What you have to do. Stop after the line with "SCALLOP_CELL = 0.023": repeat exactly every line before it, beginning with the first, and that line itself.

Dataset section.
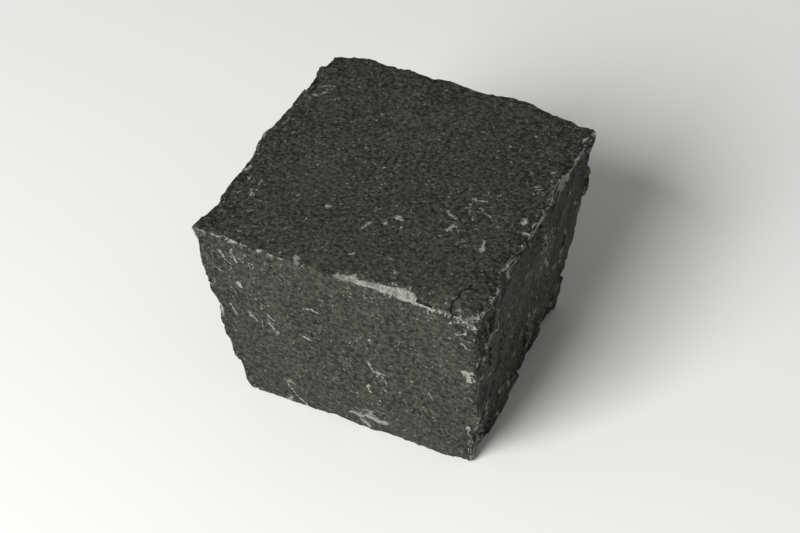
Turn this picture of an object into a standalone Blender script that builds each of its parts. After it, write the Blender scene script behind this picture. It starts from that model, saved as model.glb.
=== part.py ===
"""Basalt cobblestone: one split-faced paving sett, resting on its underside.

Metres, +Z up. The origin is the middle of the underside's level. The head (the face that is
walked on) is on top, the front face looks along -Y and the right-hand face along +X. The sides
taper from the head down to a smaller foot, and are bowed and scarred as hammer-split stone is.
"""

import math

import bmesh
import bpy
import numpy as np

# Overall size
HEAD_WIDTH = 0.1010
HEAD_DEPTH = 0.1058
HEIGHT = 0.0750
FOOT_WIDTH = 0.0832
FOOT_DEPTH = 0.0848

# How far each corner is off the plain tapered block: right, back and up
HEAD_CORNER_SHIFTS = {
    (-1, -1): (0.0022, 0.0010, 0.0000),
    (1, -1): (0.0016, -0.0026, -0.0004),
    (-1, 1): (-0.0012, 0.0004, 0.0000),
    (1, 1): (-0.0018, 0.0014, -0.0004),
}
FOOT_CORNER_SHIFTS = {
    (-1, -1): (0.0036, -0.0012, 0.0000),
    (1, -1): (0.0052, 0.0006, 0.0000),
    (-1, 1): (0.0010, 0.0000, 0.0000),
    (1, 1): (0.0004, 0.0000, 0.0000),
}

# Form of the faces
EDGE_RADIUS = 0.0013
SIDE_BOW = 0.0016
FOOT_SINK = 0.0022
SWELL_CELL = 0.034
SCALLOP_CELL = 0.023

# Unevenness of each face: swell and scallop heights, by outward direction
FACE_RELIEF = {
    "head": ((0, 0, 1), 0.0004, 0.0003),
    "front": ((0, -1, 0), 0.0008, 0.0006),
    "right": ((1, 0, 0), 0.0011, 0.0015),
    "back": ((0, 1, 0), 0.0012, 0.0016),
    "left": ((-1, 0, 0), 0.0010, 0.0014),
    "foot": ((0, 0, -1), 0.0004, 0.0004),
}

# Chips knocked off the edges: the edge's two ends as corners of the block, place along it
# from 0 to 1, length, depth, and lean from the middle towards the second of its faces
EDGE_CHIPS = (
    ("front head edge", (-1, -1, 1), (1, -1, 1), 0.62, 0.034, 0.0014, 0.10),
    ("right head edge, near", (1, -1, 1), (1, 1, 1), 0.10, 0.020, 0.0018, 0.15),
    ("right head edge, middle", (1, -1, 1), (1, 1, 1), 0.43, 0.024, 0.0022, 0.25),
    ("right head edge, far", (1, -1, 1), (1, 1, 1), 0.74, 0.018, 0.0014, 0.20),
    ("back head edge", (1, 1, 1), (-1, 1, 1), 0.45, 0.030, 0.0020, 0.20),
    ("left head edge", (-1, 1, 1), (-1, -1, 1), 0.30, 0.026, 0.0018, 0.20),
    ("left head edge, near", (-1, 1, 1), (-1, -1, 1), 0.86, 0.030, 0.0022, 0.10),
    ("front right upright", (1, -1, 1), (1, -1, -1), 0.24, 0.030, 0.0015, -0.30),
    ("front right upright, low", (1, -1, 1), (1, -1, -1), 0.88, 0.022, 0.0022, 0.20),
    ("back right upright", (1, 1, 1), (1, 1, -1), 0.55, 0.040, 0.0030, 0.00),
    ("back left upright", (-1, 1, 1), (-1, 1, -1), 0.50, 0.034, 0.0026, 0.00),
    ("front left upright", (-1, -1, 1), (-1, -1, -1), 0.70, 0.028, 0.0014, 0.10),
    ("front foot edge", (-1, -1, -1), (1, -1, -1), 0.20, 0.028, 0.0020, 0.20),
    ("right foot edge", (1, -1, -1), (1, 1, -1), 0.55, 0.040, 0.0030, 0.20),
    ("back foot edge", (1, 1, -1), (-1, 1, -1), 0.50, 0.044, 0.0030, 0.20),
    ("left foot edge", (-1, 1, -1), (-1, -1, -1), 0.40, 0.038, 0.0028, 0.20),
)

# Hollow scars on the faces and corners: a point on the block from -1 to 1, width and depth
FACE_SCARS = (
    ("front right corner of the head", (1.0, -1.0, 1.0), 0.021, 0.0036),
    ("back left corner of the head", (-1.0, 1.0, 1.0), 0.014, 0.0020),
    ("front right corner of the foot", (1.0, -1.0, -1.0), 0.012, 0.0016),
    ("right, upper", (1.0, -0.45, 0.55), 0.036, 0.0020),
    ("right, middle", (1.0, 0.10, 0.00), 0.044, 0.0022),
    ("right, far", (1.0, 0.62, 0.40), 0.034, 0.0018),
    ("right, low", (1.0, -0.30, -0.60), 0.038, 0.0024),
    ("back, left", (-0.45, 1.0, 0.30), 0.046, 0.0024),
    ("back, right", (0.50, 1.0, -0.10), 0.050, 0.0026),
    ("left, back", (-1.0, 0.50, 0.25), 0.044, 0.0022),
    ("left, low", (-1.0, -0.15, -0.45), 0.048, 0.0024),
    ("front, low", (0.45, -1.0, -0.35), 0.052, 0.0012),
)

# Mesh: cuts across each face, and how much closer they lie near the edges
FACE_CUTS = 19
EDGE_GATHER = 0.80

# How sharply a face's own direction and unevenness hold out towards its edges
DIRECTION_POWER = 9
RELIEF_POWER = 8

STONE_COLOUR = (0.045, 0.045, 0.040, 1.0)
STONE_ROUGHNESS = 0.85

SWELL_SEED = 11
SCALLOP_SEED = 29
HASH_FACTORS = (73856093, 19349663, 83492791)
HASH_MIX = 1274126177
HASH_SHIFT = 13
HASH_SPAN = 2**32


def clear_scene():
    """Removes every object from the scene."""
    for item in list(bpy.data.objects):
        bpy.data.objects.remove(item, do_unlink=True)


def basalt_material():
    """A dull, near-black grey stone."""
    material = bpy.data.materials.new("basalt")
    material.use_nodes = True
    shader = material.node_tree.nodes["Principled BSDF"]
    shader.inputs["Base Color"].default_value = STONE_COLOUR
    shader.inputs["Roughness"].default_value = STONE_ROUGHNESS
    shader.inputs["Metallic"].default_value = 0.0
    return material


def hashed(cells, seed):
    """A number from 0 to 1 for each whole-number cell, always the same for the same cell."""
    mixed = cells[:, 0] * HASH_FACTORS[0] ^ cells[:, 1] * HASH_FACTORS[1] ^ cells[:, 2] * HASH_FACTORS[2]
    mixed = (mixed + seed * HASH_MIX) % HASH_SPAN
    mixed = (mixed ^ (mixed >> HASH_SHIFT)) * HASH_MIX % HASH_SPAN
    mixed = (mixed ^ (mixed >> HASH_SHIFT)) * HASH_MIX % HASH_SPAN
    return mixed / HASH_SPAN


def swell(points, cell, seed):
    """Smooth waves from -1 to 1: hashed heights at the cells' corners, blended between them."""
    scaled = points / cell
    base = np.floor(scaled).astype(np.int64)
    part = scaled - base
    ease = part * part * (3.0 - 2.0 * part)
    total = np.zeros(len(points))
    for step in np.ndindex(2, 2, 2):
        side = np.array(step)
        weight = np.prod(np.where(side, ease, 1.0 - ease), axis=1)
        total += weight * hashed(base + side, seed)
    return 2.0 * total - 1.0


def scallops(points, cell, seed):
    """Shallow bowls meeting in ridges, from 0 on a ridge to -1 at a bowl's middle.

    Each cell holds one hashed seed point; the depth follows the squared distance to the nearest.
    """
    scaled = points / cell
    base = np.floor(scaled).astype(np.int64)
    nearest = np.full(len(points), np.inf)
    for step in np.ndindex(3, 3, 3):
        neighbour = base + np.array(step) - 1
        spot = np.stack([hashed(neighbour, seed + axis) for axis in range(3)], axis=1)
        gap = np.sum((neighbour + spot - scaled) ** 2, axis=1)
        nearest = np.minimum(nearest, gap)
    return np.minimum(nearest, 1.0) - 1.0


def block_corner(side):
    """The place of one corner of the tapered block, side being -1 or 1 along each axis."""
    on_head = side[2] > 0
    width, depth = (HEAD_WIDTH, HEAD_DEPTH) if on_head else (FOOT_WIDTH, FOOT_DEPTH)
    shifts = HEAD_CORNER_SHIFTS if on_head else FOOT_CORNER_SHIFTS
    plain = np.array([side[0] * width / 2, side[1] * depth / 2, HEIGHT if on_head else 0.0])
    return plain + np.array(shifts[(side[0], side[1])])


def on_block(spots):
    """Places in the tapered block for spots from -1 to 1 each way, blended from its corners.

    The sides bow outwards between head and foot, most at mid height.
    """
    place = np.zeros_like(spots)
    for step in np.ndindex(2, 2, 2):
        side = tuple(int(2 * part - 1) for part in step)
        weight = np.prod((1.0 + spots * np.array(side)) / 2.0, axis=1)
        place += weight[:, None] * block_corner(side)
    bow = SIDE_BOW * (1.0 - spots[:, 2] ** 2)
    place[:, 0] += bow * spots[:, 0]
    place[:, 1] += bow * spots[:, 1]
    return place


def outward(spots):
    """Unit directions out of the block, square to each face and turning round its edges."""
    steep = spots**DIRECTION_POWER
    return steep / np.linalg.norm(steep, axis=1)[:, None]


def rounded(spots):
    """Spots on the cube with its edges rounded: drawn in to an inner cube, then out by the radius."""
    half = np.array([HEAD_WIDTH, HEAD_DEPTH, HEIGHT]) / 2
    surface = spots * half
    core = np.clip(surface, EDGE_RADIUS - half, half - EDGE_RADIUS)
    arm = surface - core
    return (core + EDGE_RADIUS * arm / np.linalg.norm(arm, axis=1)[:, None]) / half


def face_relief(spots, places):
    """How far each point stands out of its face: swells, less the scallops' bowls."""
    wave = swell(places, SWELL_CELL, SWELL_SEED)
    bowl = scallops(places, SCALLOP_CELL, SCALLOP_SEED)
    height = np.zeros(len(spots))
    for facing, swell_height, scallop_height in FACE_RELIEF.values():
        share = np.clip(spots @ np.array(facing, dtype=float), 0.0, 1.0) ** RELIEF_POWER
        height += share * (swell_height * wave + scallop_height * bowl)
    return height


def scar(places, middle, direction, width, depth):
    """Hollows the points inside a ball down to its skin.

    The ball comes in along the direction, and cuts a bowl of the given width and depth.
    """
    radius = (width**2 / 4 + depth**2) / (2 * depth)
    centre = middle + direction * (radius - depth)
    arm = places - centre
    reach = np.linalg.norm(arm, axis=1)
    inside = reach < radius
    places[inside] = centre + arm[inside] * (radius / reach[inside])[:, None]


def chip_edges(places):
    """Knocks the listed chips off the edges."""
    for _name, start, end, along, length, depth, lean in EDGE_CHIPS:
        start_side = np.array(start, dtype=float)
        end_side = np.array(end, dtype=float)
        spot = start_side + (end_side - start_side) * along
        faces = (start_side == end_side).nonzero()[0]
        direction = np.zeros(3)
        direction[faces[0]] = start_side[faces[0]] * (1.0 + lean)
        direction[faces[1]] = start_side[faces[1]] * (1.0 - lean)
        direction /= np.linalg.norm(direction)
        scar(places, on_block(spot[None, :])[0], direction, length, depth)


def scar_faces(places):
    """Hollows the listed scars into the faces."""
    for _name, spot, width, depth in FACE_SCARS:
        point = np.array(spot)[None, :]
        scar(places, on_block(point)[0], outward(point)[0], width, depth)


def shape_stone(mesh):
    """Moves a finely cut cube's vertices from -1..1 onto the stone."""
    spots = np.array([vert.co[:] for vert in mesh.verts], dtype=float)
    spots = (1.0 - EDGE_GATHER) * spots + EDGE_GATHER * np.sin(spots * math.pi / 2)
    spots = rounded(spots)
    places = on_block(spots)
    places += outward(spots) * face_relief(spots, places)[:, None]
    scar_faces(places)
    chip_edges(places)
    places[:, 2] = np.maximum(places[:, 2] - FOOT_SINK, 0.0)
    places[:, 2] *= HEIGHT / places[:, 2].max()
    places[:, :2] -= (places[:, :2].max(axis=0) + places[:, :2].min(axis=0)) / 2
    for vert, place in zip(mesh.verts, places):
        vert.co = place


def build_cobblestone(collection):
    """One solid: a cube, cut evenly across each face and worked into the stone."""
    mesh = bmesh.new()
    bmesh.ops.create_cube(mesh, size=2.0)
    bmesh.ops.subdivide_edges(mesh, edges=mesh.edges[:], cuts=FACE_CUTS, use_grid_fill=True)
    shape_stone(mesh)
    bmesh.ops.triangulate(mesh, faces=mesh.faces[:])
    data = bpy.data.meshes.new("cobblestone")
    mesh.to_mesh(data)
    mesh.free()
    data.materials.append(basalt_material())
    stone = bpy.data.objects.new("cobblestone", data)
    collection.objects.link(stone)
    return stone


def main():
    clear_scene()
    collection = bpy.data.collections.new("basalt_cobblestone")
    bpy.context.scene.collection.children.link(collection)
    build_cobblestone(collection)


main()
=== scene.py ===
"""Basalt cobblestone: the finished stone and the stage it is shown on.

One hammer-split basalt sett. Its skin is six grids of points, one for each side of a cube, worked
into the stone as whole arrays: tapered, bowed, roughened, scarred and chipped. The stone takes its
size and place from the loaded frame.
"""

import math

import bpy
import numpy as np
from bpy.props import FloatProperty, FloatVectorProperty, PointerProperty
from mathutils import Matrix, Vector


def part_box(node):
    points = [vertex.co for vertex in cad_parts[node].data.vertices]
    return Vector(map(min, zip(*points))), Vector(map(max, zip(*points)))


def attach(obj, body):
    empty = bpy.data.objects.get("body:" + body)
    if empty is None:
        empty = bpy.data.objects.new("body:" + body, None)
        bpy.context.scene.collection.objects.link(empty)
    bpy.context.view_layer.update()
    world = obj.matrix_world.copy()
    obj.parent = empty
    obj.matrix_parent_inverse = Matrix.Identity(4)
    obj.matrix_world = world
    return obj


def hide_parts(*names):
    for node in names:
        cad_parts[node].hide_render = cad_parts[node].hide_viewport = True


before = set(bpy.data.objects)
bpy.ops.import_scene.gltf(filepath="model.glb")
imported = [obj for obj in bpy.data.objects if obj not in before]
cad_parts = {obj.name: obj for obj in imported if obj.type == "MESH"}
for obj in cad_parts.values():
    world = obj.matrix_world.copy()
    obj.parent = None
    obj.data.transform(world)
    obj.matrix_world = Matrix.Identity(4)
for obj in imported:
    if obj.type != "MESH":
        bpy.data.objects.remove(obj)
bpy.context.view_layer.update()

bl_info = {
    "name": "Basalt Cobblestone",
    "version": (1, 0, 0),
    "blender": (4, 5, 0),
    "location": "3D View > Sidebar > Cobblestone",
    "description": "Makes a hammer-split basalt sett and a plain stage for it",
    "category": "Add Mesh",
}

NODE = "cobblestone"
STONE_LOW, STONE_HIGH = (np.array(corner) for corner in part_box(NODE))
STONE_SIZE = STONE_HIGH - STONE_LOW
STONE_MIDDLE = (STONE_HIGH + STONE_LOW) / 2

# How far each corner of the block is off the plain taper, in metres: right, back and up
HEAD_CORNER_SHIFTS = {
    (-1, -1): (0.0022, 0.0010, 0.0000),
    (1, -1): (0.0016, -0.0026, -0.0004),
    (-1, 1): (-0.0012, 0.0004, 0.0000),
    (1, 1): (-0.0018, 0.0014, -0.0004),
}
FOOT_CORNER_SHIFTS = {
    (-1, -1): (0.0036, -0.0012, 0.0000),
    (1, -1): (0.0052, 0.0006, 0.0000),
    (-1, 1): (0.0010, 0.0000, 0.0000),
    (1, 1): (0.0004, 0.0000, 0.0000),
}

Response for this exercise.
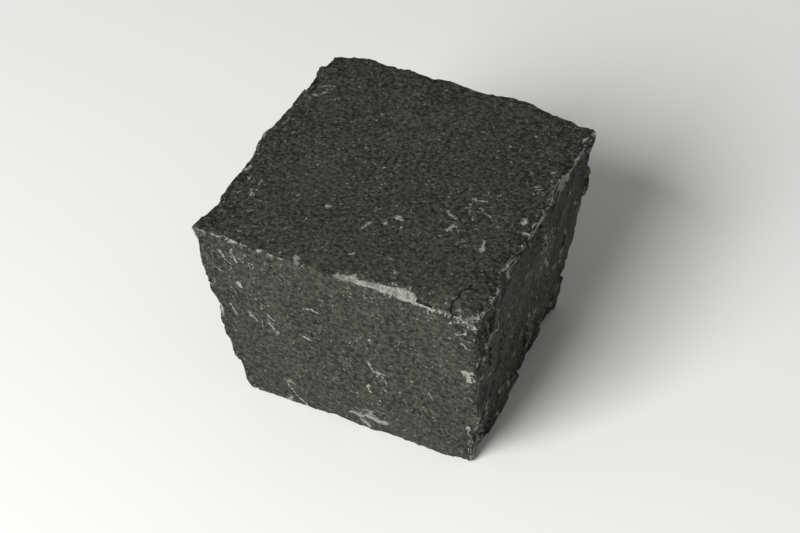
Turn this picture of an object into a standalone Blender script that builds each of its parts. After it, write the Blender scene script behind this picture. It starts from that model, saved as model.glb.
=== part.py ===
"""Basalt cobblestone: one split-faced paving sett, resting on its underside.

Metres, +Z up. The origin is the middle of the underside's level. The head (the face that is
walked on) is on top, the front face looks along -Y and the right-hand face along +X. The sides
taper from the head down to a smaller foot, and are bowed and scarred as hammer-split stone is.
"""

import math

import bmesh
import bpy
import numpy as np

# Overall size
HEAD_WIDTH = 0.1010
HEAD_DEPTH = 0.1058
HEIGHT = 0.0750
FOOT_WIDTH = 0.0832
FOOT_DEPTH = 0.0848

# How far each corner is off the plain tapered block: right, back and up
HEAD_CORNER_SHIFTS = {
    (-1, -1): (0.0022, 0.0010, 0.0000),
    (1, -1): (0.0016, -0.0026, -0.0004),
    (-1, 1): (-0.0012, 0.0004, 0.0000),
    (1, 1): (-0.0018, 0.0014, -0.0004),
}
FOOT_CORNER_SHIFTS = {
    (-1, -1): (0.0036, -0.0012, 0.0000),
    (1, -1): (0.0052, 0.0006, 0.0000),
    (-1, 1): (0.0010, 0.0000, 0.0000),
    (1, 1): (0.0004, 0.0000, 0.0000),
}

# Form of the faces
EDGE_RADIUS = 0.0013
SIDE_BOW = 0.0016
FOOT_SINK = 0.0022
SWELL_CELL = 0.034
SCALLOP_CELL = 0.023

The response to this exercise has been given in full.